Still, among the hundreds of thousands of cards and letters that have passed through the Sausalito Post Office these past few weeks, a precious few now call it home.
And they have Jocelyn Eustaquio a bit choked up.
"We are usually just in the background," say Jocelyn, holding a stack of cards, "but they notice. They notice when we're not there. They notice she is not there."
"She" is Jocelyn's co-worker, Tina Chew. For the past twenty years Tina has delivered the mail along route nine in Sausalito.
For the better part of the past month, though, Chew has not been delivering her route. She has been in a coma in a San Francisco hospital.
On September 27th while driving her children to school in San Francisco, Chew's minivan was rear ended. The driver that hit her, witness allege, was traveling 80 miles per hour down a city street at the time of the accident.
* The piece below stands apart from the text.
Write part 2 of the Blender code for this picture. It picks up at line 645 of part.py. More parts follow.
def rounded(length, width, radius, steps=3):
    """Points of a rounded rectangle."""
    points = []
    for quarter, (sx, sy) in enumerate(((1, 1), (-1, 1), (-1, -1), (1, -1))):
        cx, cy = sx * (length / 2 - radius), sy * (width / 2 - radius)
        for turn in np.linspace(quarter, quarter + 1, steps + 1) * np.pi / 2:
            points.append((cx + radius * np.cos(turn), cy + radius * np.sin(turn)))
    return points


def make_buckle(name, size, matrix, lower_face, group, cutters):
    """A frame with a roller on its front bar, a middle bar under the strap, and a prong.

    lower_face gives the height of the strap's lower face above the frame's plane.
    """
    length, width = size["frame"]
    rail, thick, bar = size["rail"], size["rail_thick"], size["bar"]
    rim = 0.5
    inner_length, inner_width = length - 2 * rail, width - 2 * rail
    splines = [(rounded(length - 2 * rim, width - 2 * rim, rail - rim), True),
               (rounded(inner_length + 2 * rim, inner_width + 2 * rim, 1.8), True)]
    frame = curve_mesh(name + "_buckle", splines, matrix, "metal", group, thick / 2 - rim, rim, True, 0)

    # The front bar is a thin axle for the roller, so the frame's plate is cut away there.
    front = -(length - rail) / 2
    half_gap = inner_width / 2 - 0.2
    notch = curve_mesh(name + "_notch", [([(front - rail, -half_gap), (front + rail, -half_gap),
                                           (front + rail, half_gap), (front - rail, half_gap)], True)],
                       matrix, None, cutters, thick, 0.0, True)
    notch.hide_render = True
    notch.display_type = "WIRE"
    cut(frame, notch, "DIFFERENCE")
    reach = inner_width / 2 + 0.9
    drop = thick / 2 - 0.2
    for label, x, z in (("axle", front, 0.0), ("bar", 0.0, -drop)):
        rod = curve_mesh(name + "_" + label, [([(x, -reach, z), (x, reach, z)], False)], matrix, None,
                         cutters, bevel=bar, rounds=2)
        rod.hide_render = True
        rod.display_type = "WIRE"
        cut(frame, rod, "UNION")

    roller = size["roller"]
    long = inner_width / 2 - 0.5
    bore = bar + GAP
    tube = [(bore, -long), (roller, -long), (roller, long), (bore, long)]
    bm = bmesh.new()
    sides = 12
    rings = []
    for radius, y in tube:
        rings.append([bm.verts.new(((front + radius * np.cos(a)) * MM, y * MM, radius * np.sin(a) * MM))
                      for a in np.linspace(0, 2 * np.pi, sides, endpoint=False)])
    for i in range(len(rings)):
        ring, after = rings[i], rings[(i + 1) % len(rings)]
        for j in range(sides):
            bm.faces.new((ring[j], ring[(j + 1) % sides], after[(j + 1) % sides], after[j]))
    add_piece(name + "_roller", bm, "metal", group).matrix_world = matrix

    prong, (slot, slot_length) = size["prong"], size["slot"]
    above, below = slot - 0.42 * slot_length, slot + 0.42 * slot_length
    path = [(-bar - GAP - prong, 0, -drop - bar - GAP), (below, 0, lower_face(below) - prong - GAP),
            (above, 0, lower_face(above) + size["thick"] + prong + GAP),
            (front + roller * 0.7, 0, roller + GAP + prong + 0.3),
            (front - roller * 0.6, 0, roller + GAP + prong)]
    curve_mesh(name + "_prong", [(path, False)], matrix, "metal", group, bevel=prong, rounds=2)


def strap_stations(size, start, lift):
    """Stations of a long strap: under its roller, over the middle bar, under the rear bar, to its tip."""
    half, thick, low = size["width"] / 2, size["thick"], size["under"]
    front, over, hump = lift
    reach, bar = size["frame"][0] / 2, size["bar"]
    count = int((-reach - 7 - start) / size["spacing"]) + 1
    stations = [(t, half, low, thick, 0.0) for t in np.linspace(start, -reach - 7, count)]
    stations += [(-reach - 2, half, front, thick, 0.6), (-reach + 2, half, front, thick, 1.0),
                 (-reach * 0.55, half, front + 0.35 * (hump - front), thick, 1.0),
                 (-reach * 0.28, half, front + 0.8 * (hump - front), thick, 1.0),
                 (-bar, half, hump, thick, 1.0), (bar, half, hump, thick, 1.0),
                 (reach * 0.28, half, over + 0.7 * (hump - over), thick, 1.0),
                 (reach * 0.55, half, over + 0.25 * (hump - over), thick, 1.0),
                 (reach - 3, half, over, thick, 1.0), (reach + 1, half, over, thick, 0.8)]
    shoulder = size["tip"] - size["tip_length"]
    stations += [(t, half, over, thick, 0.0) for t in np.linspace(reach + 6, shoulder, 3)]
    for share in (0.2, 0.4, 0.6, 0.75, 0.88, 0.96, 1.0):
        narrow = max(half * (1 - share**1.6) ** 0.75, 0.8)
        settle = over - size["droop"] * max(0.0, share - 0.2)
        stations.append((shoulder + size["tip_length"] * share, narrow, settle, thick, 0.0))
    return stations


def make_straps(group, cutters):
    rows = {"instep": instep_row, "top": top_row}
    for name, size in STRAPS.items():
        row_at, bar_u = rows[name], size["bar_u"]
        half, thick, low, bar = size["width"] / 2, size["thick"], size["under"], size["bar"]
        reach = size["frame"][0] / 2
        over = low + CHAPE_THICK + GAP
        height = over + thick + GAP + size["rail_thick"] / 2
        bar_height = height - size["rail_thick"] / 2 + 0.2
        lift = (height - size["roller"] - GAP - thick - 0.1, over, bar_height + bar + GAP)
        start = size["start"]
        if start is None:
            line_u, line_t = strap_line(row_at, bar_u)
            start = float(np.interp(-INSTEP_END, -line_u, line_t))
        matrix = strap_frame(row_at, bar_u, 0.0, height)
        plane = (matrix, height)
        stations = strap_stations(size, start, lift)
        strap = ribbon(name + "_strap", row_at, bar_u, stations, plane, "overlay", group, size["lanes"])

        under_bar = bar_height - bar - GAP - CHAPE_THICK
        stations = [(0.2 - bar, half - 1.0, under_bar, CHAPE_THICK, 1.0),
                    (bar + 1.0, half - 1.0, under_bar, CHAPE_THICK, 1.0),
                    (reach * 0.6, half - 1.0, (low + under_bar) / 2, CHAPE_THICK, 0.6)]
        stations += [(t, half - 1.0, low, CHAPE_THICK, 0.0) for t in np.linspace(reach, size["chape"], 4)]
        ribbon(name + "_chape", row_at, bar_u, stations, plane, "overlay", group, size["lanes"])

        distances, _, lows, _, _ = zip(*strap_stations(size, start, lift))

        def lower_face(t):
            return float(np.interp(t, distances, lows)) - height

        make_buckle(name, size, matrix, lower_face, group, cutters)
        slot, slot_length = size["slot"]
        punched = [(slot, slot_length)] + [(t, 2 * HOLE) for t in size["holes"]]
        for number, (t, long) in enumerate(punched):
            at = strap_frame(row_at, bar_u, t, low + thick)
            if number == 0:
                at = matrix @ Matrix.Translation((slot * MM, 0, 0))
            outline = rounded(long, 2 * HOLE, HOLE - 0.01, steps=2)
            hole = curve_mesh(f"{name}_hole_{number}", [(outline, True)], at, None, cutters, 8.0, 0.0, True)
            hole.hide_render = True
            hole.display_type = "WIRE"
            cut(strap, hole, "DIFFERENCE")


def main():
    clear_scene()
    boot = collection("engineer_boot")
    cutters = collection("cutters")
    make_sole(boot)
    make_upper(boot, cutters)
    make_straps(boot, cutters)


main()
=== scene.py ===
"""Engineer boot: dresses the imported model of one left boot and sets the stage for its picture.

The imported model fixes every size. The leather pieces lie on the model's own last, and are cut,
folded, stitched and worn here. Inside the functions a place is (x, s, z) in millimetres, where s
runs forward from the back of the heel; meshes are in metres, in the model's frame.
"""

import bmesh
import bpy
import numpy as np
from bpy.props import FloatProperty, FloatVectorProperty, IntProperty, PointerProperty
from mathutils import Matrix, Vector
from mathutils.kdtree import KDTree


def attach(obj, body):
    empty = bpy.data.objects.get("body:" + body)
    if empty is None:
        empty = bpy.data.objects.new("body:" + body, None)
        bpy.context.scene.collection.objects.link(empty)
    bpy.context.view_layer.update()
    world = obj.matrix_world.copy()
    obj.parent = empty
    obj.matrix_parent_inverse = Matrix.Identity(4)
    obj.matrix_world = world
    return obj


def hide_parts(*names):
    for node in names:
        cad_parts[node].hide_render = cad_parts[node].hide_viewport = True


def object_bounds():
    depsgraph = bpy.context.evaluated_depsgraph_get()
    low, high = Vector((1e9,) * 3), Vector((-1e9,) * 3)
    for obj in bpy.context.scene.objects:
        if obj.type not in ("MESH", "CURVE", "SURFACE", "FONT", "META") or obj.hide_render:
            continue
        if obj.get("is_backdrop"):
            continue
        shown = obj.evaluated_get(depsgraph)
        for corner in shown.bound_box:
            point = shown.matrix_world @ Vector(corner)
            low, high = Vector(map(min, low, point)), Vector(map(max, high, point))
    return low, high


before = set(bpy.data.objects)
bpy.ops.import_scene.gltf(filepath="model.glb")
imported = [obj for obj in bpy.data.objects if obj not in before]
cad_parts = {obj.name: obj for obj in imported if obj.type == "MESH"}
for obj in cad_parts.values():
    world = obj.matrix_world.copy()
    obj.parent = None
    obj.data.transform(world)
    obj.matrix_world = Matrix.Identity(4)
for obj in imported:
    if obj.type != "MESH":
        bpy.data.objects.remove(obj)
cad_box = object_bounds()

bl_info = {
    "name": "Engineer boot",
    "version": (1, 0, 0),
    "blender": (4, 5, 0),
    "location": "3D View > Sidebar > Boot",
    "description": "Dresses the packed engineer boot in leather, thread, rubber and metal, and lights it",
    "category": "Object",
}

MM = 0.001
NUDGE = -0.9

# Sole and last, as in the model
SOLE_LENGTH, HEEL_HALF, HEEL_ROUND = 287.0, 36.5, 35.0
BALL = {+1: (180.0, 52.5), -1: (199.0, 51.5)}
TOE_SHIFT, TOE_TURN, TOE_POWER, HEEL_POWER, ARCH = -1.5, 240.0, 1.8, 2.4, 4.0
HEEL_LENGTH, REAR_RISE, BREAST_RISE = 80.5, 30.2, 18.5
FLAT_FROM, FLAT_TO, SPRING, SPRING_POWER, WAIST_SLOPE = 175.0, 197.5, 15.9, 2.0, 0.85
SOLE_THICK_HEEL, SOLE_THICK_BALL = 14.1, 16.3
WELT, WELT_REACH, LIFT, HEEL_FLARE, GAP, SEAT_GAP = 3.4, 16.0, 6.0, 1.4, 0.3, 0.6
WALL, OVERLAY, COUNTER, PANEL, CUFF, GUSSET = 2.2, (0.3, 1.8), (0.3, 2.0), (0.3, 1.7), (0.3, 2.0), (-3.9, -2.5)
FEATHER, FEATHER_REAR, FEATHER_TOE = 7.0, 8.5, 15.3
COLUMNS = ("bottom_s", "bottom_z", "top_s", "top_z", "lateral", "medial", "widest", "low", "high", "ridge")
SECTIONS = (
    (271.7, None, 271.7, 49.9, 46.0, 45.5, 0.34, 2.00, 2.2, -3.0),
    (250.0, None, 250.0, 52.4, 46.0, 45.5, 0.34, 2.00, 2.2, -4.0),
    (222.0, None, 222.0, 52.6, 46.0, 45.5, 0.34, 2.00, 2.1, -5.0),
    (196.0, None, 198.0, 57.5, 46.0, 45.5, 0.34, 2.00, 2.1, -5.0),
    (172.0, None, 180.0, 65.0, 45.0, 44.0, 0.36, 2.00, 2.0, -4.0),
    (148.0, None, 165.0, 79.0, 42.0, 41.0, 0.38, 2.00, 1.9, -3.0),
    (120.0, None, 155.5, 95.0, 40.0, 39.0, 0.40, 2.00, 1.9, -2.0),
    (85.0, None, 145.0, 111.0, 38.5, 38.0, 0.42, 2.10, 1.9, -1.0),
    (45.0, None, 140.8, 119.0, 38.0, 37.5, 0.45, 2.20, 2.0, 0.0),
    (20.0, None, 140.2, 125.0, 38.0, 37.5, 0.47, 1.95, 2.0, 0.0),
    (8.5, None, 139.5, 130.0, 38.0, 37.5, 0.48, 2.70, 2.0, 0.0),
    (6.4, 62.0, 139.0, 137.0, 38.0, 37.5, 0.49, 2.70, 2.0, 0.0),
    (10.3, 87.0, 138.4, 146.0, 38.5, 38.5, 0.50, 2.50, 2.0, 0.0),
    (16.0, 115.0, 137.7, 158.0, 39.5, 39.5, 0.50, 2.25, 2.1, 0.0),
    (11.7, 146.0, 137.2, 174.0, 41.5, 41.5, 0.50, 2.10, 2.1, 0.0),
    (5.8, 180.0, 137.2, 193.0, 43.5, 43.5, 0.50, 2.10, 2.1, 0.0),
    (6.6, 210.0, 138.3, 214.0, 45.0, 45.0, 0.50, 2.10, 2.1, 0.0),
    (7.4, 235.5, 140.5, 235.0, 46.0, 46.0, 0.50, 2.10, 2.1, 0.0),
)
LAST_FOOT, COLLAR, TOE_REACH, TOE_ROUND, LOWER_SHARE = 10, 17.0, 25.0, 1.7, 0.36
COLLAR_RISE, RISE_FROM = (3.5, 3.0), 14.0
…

Chew's sixteen year old son, a Lincoln High School student, was killed. Her daughter was also injured.
Chew's customers along her route say they are deeply saddened by what happened.
In a signla to the outside world that Tina is missed by her customers, yellow ribbons sit atop almost every single mailbox on one street on her route.
Then there are the cards and letters.
"Every day," says Tom Leksen, who has been delivering Tina's route in her absence. Leksen says the stream of cards and letters left in people's mailboxes with Tina's name them has been unending. Many have included donations to help Tina's family through this difficult time.